Work to do = List every line in this data where the string "that" occurs.

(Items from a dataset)
##########

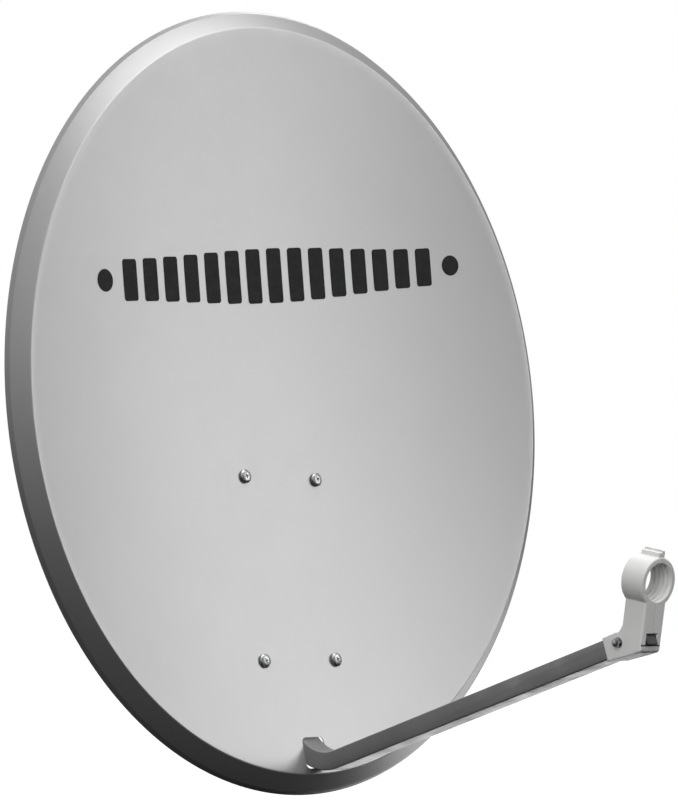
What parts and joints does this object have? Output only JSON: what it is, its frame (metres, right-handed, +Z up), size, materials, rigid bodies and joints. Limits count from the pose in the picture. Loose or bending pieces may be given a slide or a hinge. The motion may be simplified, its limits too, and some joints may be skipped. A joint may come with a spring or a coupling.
{
  "type": "satellite dish",
  "caption": "Oval offset reflector with a rolled rim, a bent feed arm through a slot, a split feed holder ring and a tilting rear bracket on a toothed mast clamp.",
  "frame": {"origin": "on the mast's axis at the middle of the clamp", "axes": "+Z up along the mast, the reflector faces -Y, +X across it"},
  "size_m": [0.8158, 0.8166, 0.9049],
  "materials": {
    "reflector_coat": "light grey powder coat on aluminium sheet",
    "zinc": "bright zinc plating",
    "galvanised": "galvanised sheet",
    "arm_coat": "grey coated steel tube",
    "white_plastic": "moulded white plastic",
    "black_plastic": "moulded black plastic",
    "black_rubber": "black rubber",
    "scale_print": "printed plate"
  },
  "bodies": {
    "mast_side": {"mast_bracket": "galvanised", "pivot_bolt": "zinc", "pivot_washer_left": "zinc", "pivot_washer_right": "zinc", "pivot_nut": "zinc", "lock_bolt_left": "zinc", "lock_bolt_right": "zinc", "lock_washer_left": "zinc", "lock_washer_right": "zinc", "lock_nut_left": "zinc", "lock_nut_right": "zinc", "clamp_bolt_left": "zinc", "clamp_bolt_right": "zinc"},
    "dish_side": {"reflector": "reflector_coat", "reflector_screw_upper_left": "zinc", "reflector_screw_upper_right": "zinc", "reflector_screw_lower_left": "zinc", "reflector_screw_lower_right": "zinc", "screw_spacer_upper_left": "black_rubber", "screw_spacer_upper_right": "black_rubber", "screw_spacer_lower_left": "black_rubber", "screw_spacer_lower_right": "black_rubber", "screw_washer_upper_left": "zinc", "screw_washer_upper_right": "zinc", "screw_washer_lower_left": "zinc", "screw_washer_lower_right": "zinc", "screw_nut_upper_left": "zinc", "screw_nut_upper_right": "zinc", "screw_nut_lower_left": "zinc", "screw_nut_lower_right": "zinc", "dish_bracket": "galvanised", "elevation_scale": "scale_print", "feed_arm": "arm_coat", "arm_end_cap": "black_plastic", "arm_bolt_upper": "zinc", "arm_bolt_lower": "zinc", "arm_washer_upper": "zinc", "arm_washer_lower": "zinc", "feed_holder_left": "white_plastic", "holder_bolt": "zinc", "holder_washer_left": "zinc"},
    "jaw": {"clamp_jaw": "galvanised", "clamp_washer_left": "zinc", "clamp_washer_right": "zinc", "clamp_nut_left": "zinc", "clamp_nut_right": "zinc"},
    "holder_right": {"feed_holder_right": "white_plastic", "holder_washer_right": "zinc", "holder_nut": "zinc"}
  },
  "joints": [
    {"name": "elevation_tilt", "type": "hinge", "parent": "mast_side", "child": "dish_side", "pos_m": [0, -0.116, 0.03], "axis": [-1, 0, 0], "range_deg": [-20, 25]},
    {"name": "clamp_jaw_slide", "type": "slide", "parent": "mast_side", "child": "jaw", "axis": [0, 1, 0], "range_m": [-0.0255, 0.014]},
    {"name": "holder_half_slide", "type": "slide", "parent": "dish_side", "child": "holder_right", "axis": [1, 0, 0], "range_m": [0, 0.012]}
  ]
}
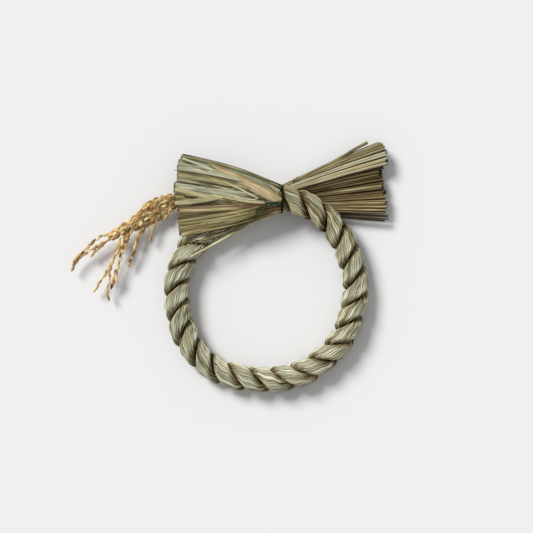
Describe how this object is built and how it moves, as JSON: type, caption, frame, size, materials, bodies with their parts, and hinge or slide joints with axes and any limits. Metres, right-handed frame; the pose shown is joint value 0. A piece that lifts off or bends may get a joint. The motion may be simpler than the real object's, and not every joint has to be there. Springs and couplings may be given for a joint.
{
  "type": "straw ornament",
  "caption": "Ring of two-strand rice straw rope, tied at the top with dark green thread, its ends flared into two fans, with a bunch of rice ears at the left.",
  "frame": {"origin": "on the surface that the ring lies on, under the middle of the outline's box", "axes": "+X to the right as the picture shows it, +Y to the top of the ring, +Z away from the surface, towards the front"},
  "size_m": [0.3196, 0.2518, 0.0335],
  "materials": {
    "rope_straw": "dry greenish beige straw, finely streaked, satin",
    "leaf_straw": "flat dry leaves, grey green to khaki and tan, satin",
    "stem_straw": "round dry stems, khaki to brown, satin",
    "thread": "dark green cotton thread, matte",
    "rice_ear": "golden tan rice husks, matte with a slight sheen"
  },
  "bodies": {
    "root": {"rope_strand_1": "rope_straw", "rope_strand_2": "rope_straw", "left_fan": "leaf_straw", "right_fan": "stem_straw", "binding_thread": "thread", "loose_straw": "rope_straw", "rice_ear_1": "rice_ear", "rice_ear_2": "rice_ear", "rice_ear_3": "rice_ear"}
  },
  "joints": []
}
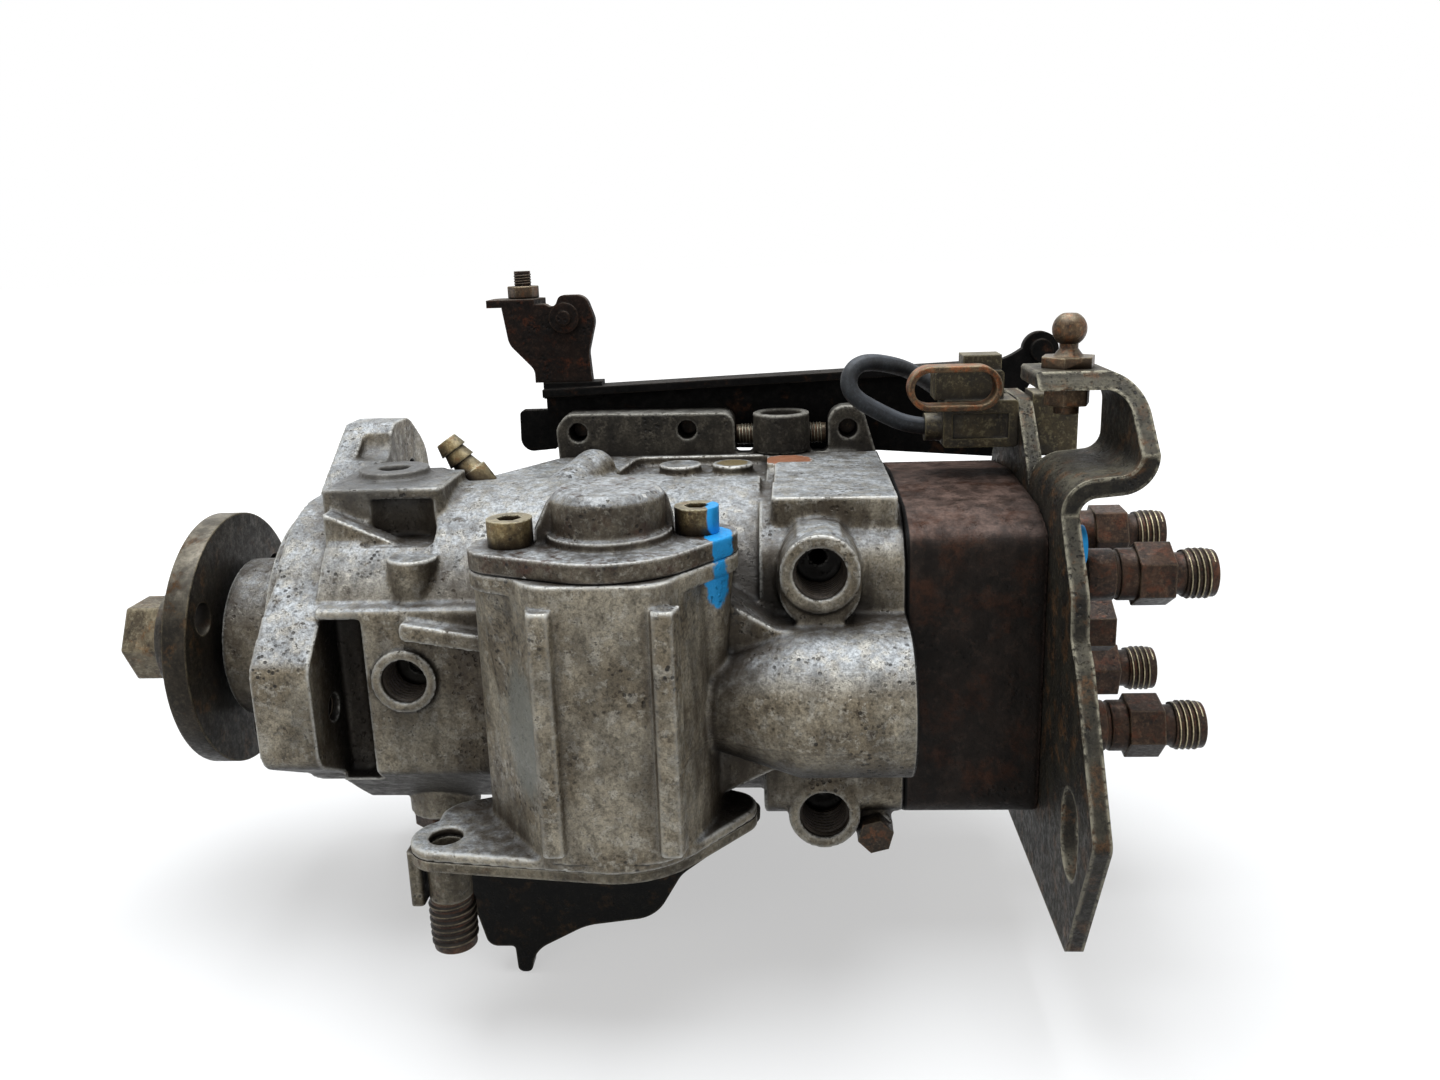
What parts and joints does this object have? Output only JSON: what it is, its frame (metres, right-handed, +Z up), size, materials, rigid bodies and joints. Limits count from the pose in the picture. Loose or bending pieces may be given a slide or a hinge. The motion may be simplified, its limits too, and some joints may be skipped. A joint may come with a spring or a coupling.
{
  "type": "diesel injection pump",
  "caption": "Distributor-type diesel injection pump with drive hub, mechanical governor, timing piston, stop solenoid and high-pressure outlets.",
  "frame": {"origin": "drive shaft axis in the plane of the mounting face of the flange", "axes": "+X along the drive shaft towards the outlets, +Y towards the governor cover, +Z up as the pump lies on its side"},
  "size_m": [0.2918, 0.182, 0.1738],
  "materials": {
    "cast": "cast, grimy",
    "head": "rusty",
    "steel": "worn",
    "dark_steel": "pitted",
    "zinc": "yellow zinc plating",
    "bar": "black, worn",
    "bronze": "plain",
    "rubber": "matt",
    "plastic": "olive, dusty"
  },
  "bodies": {
    "pump": {"housing": "cast", "timing_top_cover": "cast", "governor_cover": "cast", "hydraulic_head": "head", "pump_ring": "steel", "pump_plate": "steel", "governor_shaft": "steel", "governor_spring": "steel", "return_spring": "steel", "plunger_springs": "steel", "barrel": "steel", "centre_plug": "steel", "delivery_holders": "steel", "delivery_valves": "steel", "delivery_springs": "steel", "timing_spring": "steel", "regulating_valve": "steel", "rear_bracket": "dark_steel", "timing_low_cover": "dark_steel", "tab_stud": "dark_steel", "advance_bracket": "dark_steel", "ball_stud": "dark_steel", "cable_clamp": "dark_steel", "lock_clip": "dark_steel", "drain_screw": "dark_steel", "head_screws": "zinc", "lock_nuts": "zinc", "timing_top_screws": "zinc", "cover_screws": "zinc", "adjusting_screws": "zinc", "clamp_bolt": "zinc", "solenoid": "zinc", "return_union": "zinc", "cable_bar": "bar", "shaft_bush": "bronze", "shaft_seal": "rubber", "lead": "rubber", "connector_body": "plastic", "connector_socket": "plastic"},
    "drive": {"drive_shaft": "steel", "drive_hub": "dark_steel", "shaft_nut": "dark_steel", "pump_rotor": "steel", "pump_vanes": "steel", "governor_drive_gear": "steel"},
    "cam": {"cam_plate": "steel", "plunger": "steel"},
    "governor": {"governor_cage": "steel", "flyweights": "steel"},
    "sleeve": {"governor_sleeve": "steel"},
    "lever": {"governor_lever": "steel"},
    "collar": {"control_collar": "steel"},
    "advance": {"roller_ring": "steel", "cam_rollers": "steel", "timing_pin": "steel"},
    "piston": {"timing_piston": "cast"},
    "throttle": {"throttle_shaft": "steel", "throttle_lever": "dark_steel"}
  },
  "joints": [
    {"name": "drive_turn", "type": "hinge", "parent": "pump", "child": "drive", "pos_m": [0, 0, 0], "axis": [1, 0, 0], "continuous": true},
    {"name": "plunger_stroke", "type": "slide", "parent": "drive", "child": "cam", "axis": [1, 0, 0], "range_m": [0, 0.0022], "deforming": ["plunger_springs"]},
    {"name": "governor_turn", "type": "hinge", "parent": "pump", "child": "governor", "pos_m": [0.07, 0.04, 0], "axis": [1, 0, 0], "continuous": true},
    {"name": "sleeve_slide", "type": "slide", "parent": "pump", "child": "sleeve", "axis": [1, 0, 0], "range_m": [0, 0.0025]},
    {"name": "lever_swing", "type": "hinge", "parent": "pump", "child": "lever", "pos_m": [0.12, 0.027, 0], "axis": [0, 0, 1], "range_deg": [-11.5, 0.5]},
    {"name": "collar_slide", "type": "slide", "parent": "pump", "child": "collar", "axis": [1, 0, 0], "range_m": [-0.0037, 0.0002]},
    {"name": "advance_swing", "type": "hinge", "parent": "pump", "child": "advance", "pos_m": [0.09, 0, 0], "axis": [1, 0, 0], "range_deg": [-5, 5]},
    {"name": "piston_slide", "type": "slide", "parent": "pump", "child": "piston", "axis": [0, 0, 1], "range_m": [-0.0052, 0.0052], "deforming": ["timing_spring"]},
    {"name": "throttle_swing", "type": "hinge", "parent": "pump", "child": "throttle", "pos_m": [0.086, 0.075, 0], "axis": [0, 1, 0], "range_deg": [-17, 17]}
  ],
  "couplings": [
    {"joint": "governor_turn", "follows": "drive_turn", "ratio": -1.5},
    {"joint": "lever_swing", "follows": "sleeve_slide", "rad_per_m": -76.9},
    {"joint": "collar_slide", "follows": "sleeve_slide", "ratio": -1.42},
    {"joint": "piston_slide", "follows": "advance_swing", "m_per_rad": -0.058}
  ]
}
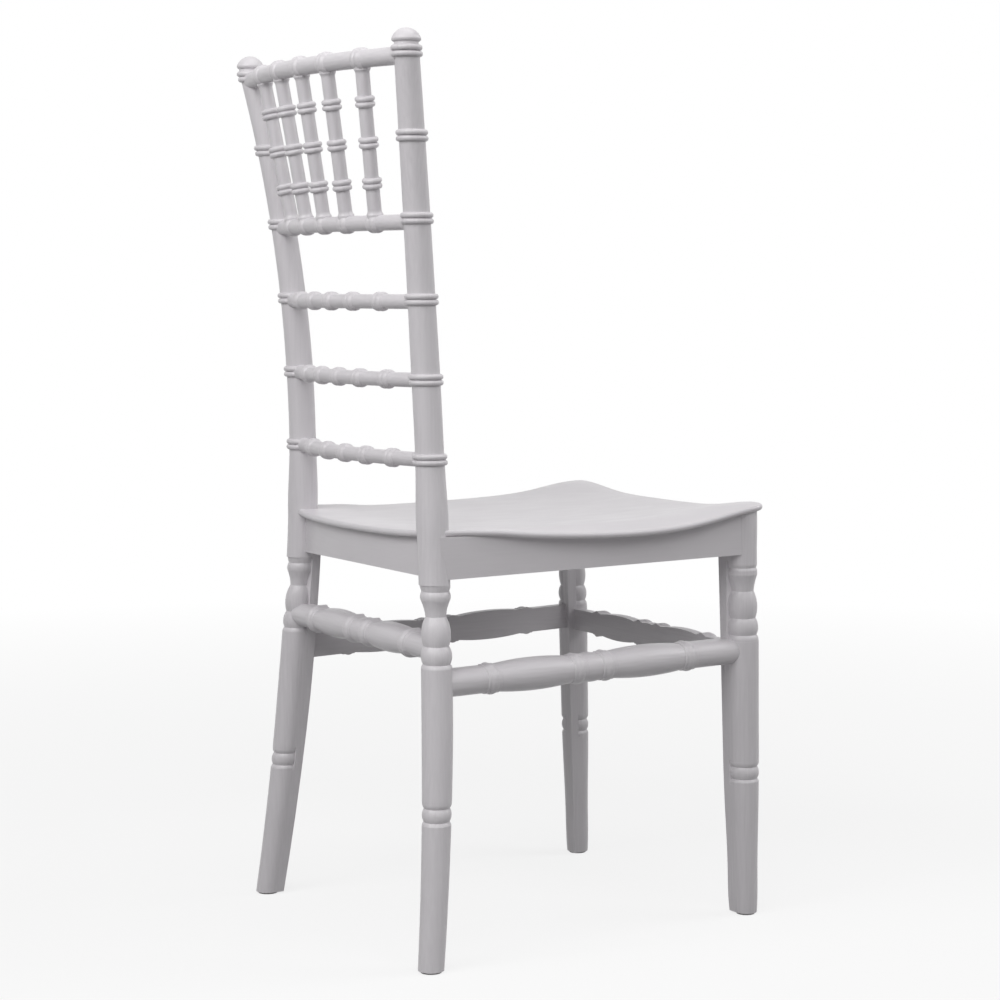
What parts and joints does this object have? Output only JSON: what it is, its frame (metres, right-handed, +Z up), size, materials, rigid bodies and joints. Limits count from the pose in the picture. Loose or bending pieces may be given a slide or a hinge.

##########

Complete response =
Describe how this object is built and how it moves, as JSON: type, caption, frame, size, materials, bodies with their parts, and hinge or slide joints with axes and any limits. Metres, right-handed frame; the pose shown is joint value 0. A piece that lifts off or bends may get a joint. The motion may be simpler than the real object's, and not every joint has to be there. Springs and couplings may be given for a joint.
  "frame": {"origin": "on the surface that the ring lies on, under the middle of the outline's box", "axes": "+X to the right as the picture shows it, +Y to the top of the ring, +Z away from the surface, towards the front"},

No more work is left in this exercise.